The voltage at igncoil primary is a bit high (also, dangerous to your health and your equipment):
- +14V normally (battery +)
- drops to appr +2V, for appr 3 msec (dwell) before spark
- rises to appr +200V for a moment at spark
- actually, possibly upto +400V if the sparkplug high-voltage wire is removed from the sparkplug and left open (which is not a good idea)
- drops to +14V again
As you see, it has 2 falling edges, a small 14=>2V and a big edge +200V =>14V
Concerns
- a voltage divider is a must, like a 2x270k to 10k (appr 1/55 division)
- rising edge is preferred
- the voltage does not go below 0V (needed for VR setup), but even under 1V is not guaranteed (needed for HALL setup)
Suggestion
- divided signal: this is a low-voltage signal made from the high voltage signal:
- 270k throughole from the high voltage (~200V coil primary, not the secondary that would be fucking high voltage!) signal. Prefer throughole because of high voltage
- 4k7 to ground
- between divided_signal and controller_input we use a high-pass filter cap (that allows the signal through with a DC difference): 100..470uF (or higher) electrolytic cap (min 25V, the negative pin goes to controller_input) in parallel with a 10uF quick-cap: like the "big" 1206 (formerly 1210) cap in rescue-kit
- a bias pulldown resistor might be needed on the controller input towards GND or -8V (-8V available on yellow wire inside LCD flying-loom DSUB9 connector housing, not connected to any DSUB9 pin) so the signal goes low enough. This is a bit different with HALL and VR
- during debugging, it is very important to document the measured DC on the controller input (with the pulldown resistor you actually used)
HALL
With HALL setup, it's perfect if the signal goes below 1V, than above 3V. Should be rather easy. The 1/58.5 voltage divider from 270k and 4k7 is good, keep appr those values in case of HALL
- Try to achieve appr 100..500mV signal bias (this is well under 1V): start with a 1k pulldown to GND first
- at the high-pulse, the 200V / 58.5 should be enough to drive the signal above 3V easily
VR
With the controller primary_trigger=VR, the signal must go below 0V to trigger. Also, the falling edge is detected (not possible to detect the rising edge). Because there are 2 falling edges, this might cause some problem with unsuitable bias hardware. With good setup, the 14V=>200V will arm the adaptive-threshold circuit and only the 200V=>14V edge will be sensed. With VR I would try the following setup as a starting experiment:
- voltage divider: 100k and 10k (1/11 division, not 1/58.5)
- even 47k and 4k7 are possible (that is also 1/11 division but somewhat stronger signal to the controller)

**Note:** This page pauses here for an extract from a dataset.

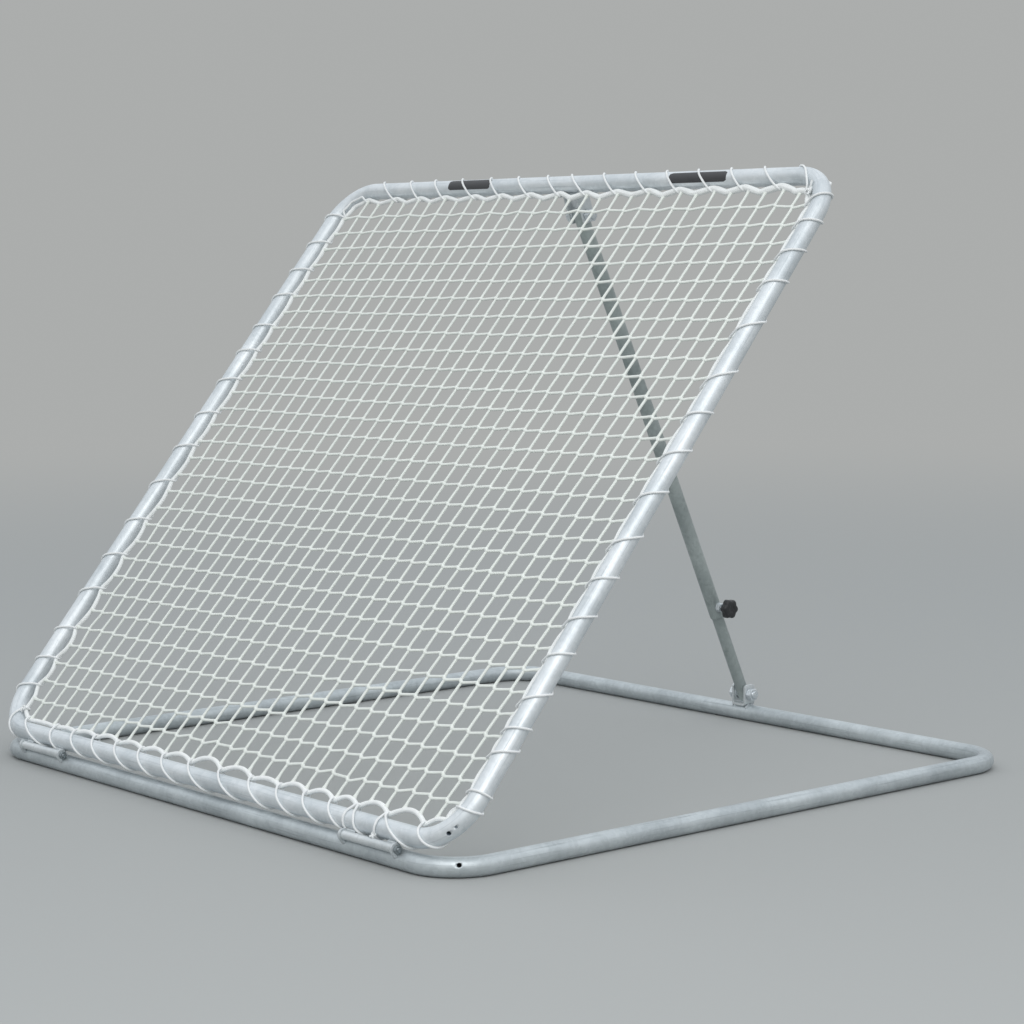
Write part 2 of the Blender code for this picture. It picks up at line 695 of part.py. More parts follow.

- high-pass filter cap: 10uF + 220uF
- controller input:
- 1k pulldown to GND
- measured DC appr: +0..300mV
Capacitive coupling from sparkplug wire => VR input
With VR input (at least on suzuki swift of MembersPage/Gabor ), we've seen success with a few (3..5) turns around a High-Voltage spark wire (that is transformer secondary). No galvanic contact, of course. The "capacitive coupling" was enough to trigger the circuit reliably. Note that the signal is small (maybe just 50..100mV): it worked without primary trigger pullup resistor. Currently the R30= 18..22k internal pullup (now standard) of the VR input is in the way for this application (it's ment to make the input non-sensitive to noise, but in this application we want to sense "noise"). A strong 470 Ohm pulldown to GND or a weak (appr 39k, but this would need to be adjusted for near 0mV +- 40mV DC) towards -8V could work, but the internal pullup might need to be removed or the sensing wire might need to follow the sparkplug wire along a longer, 20..40cm section to get a stronger coupling. Experimentation might be needed (scope is almost essential)
Also, keep the sensing wire away from all other sparkplug wires (so only the chosen spark is detected without interference from other spark-wires).